In the following extract from Those Passions, Clark uses Eugène Delacroix’s famous and instantly recognizable painting Liberty Guiding the People (1830) to present the very question he attempts to answer in the book: How does art engage with politics? And how has modern art responded to the chaos and danger of modern life?
Jacques-Louis David, ‘The Intervention of the Sabine Women,’ 1799. Oil on canvas, 385 × 522 cm. Musée du Louvre, Paris (INV 3691). Featured in the essay ‘Sex and Politics According to David.’

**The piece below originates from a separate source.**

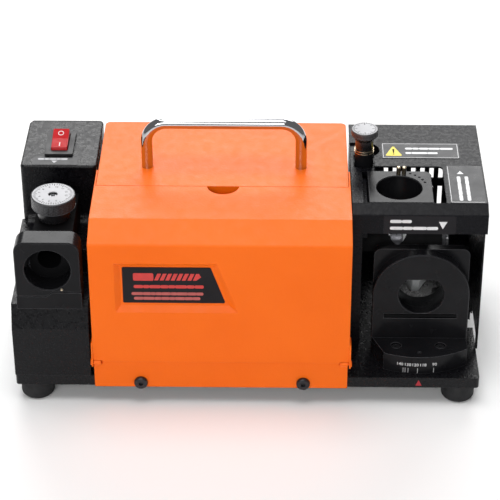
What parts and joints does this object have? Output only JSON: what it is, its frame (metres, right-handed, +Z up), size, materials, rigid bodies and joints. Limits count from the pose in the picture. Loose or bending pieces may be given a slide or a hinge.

Art and politics, considered separately, are enormous realities. Whether the same can be said of their interaction is one of the questions of this book. Could it be that art is demeaned or distorted by setting itself a
political task, or simply by taking the subject matter and imagery of politics as its raw material? Isn’t politics – as opposed to religion, say, which art has served throughout the ages – necessarily a creature of confusion and violence, and therefore the enemy of aesthetic staying power?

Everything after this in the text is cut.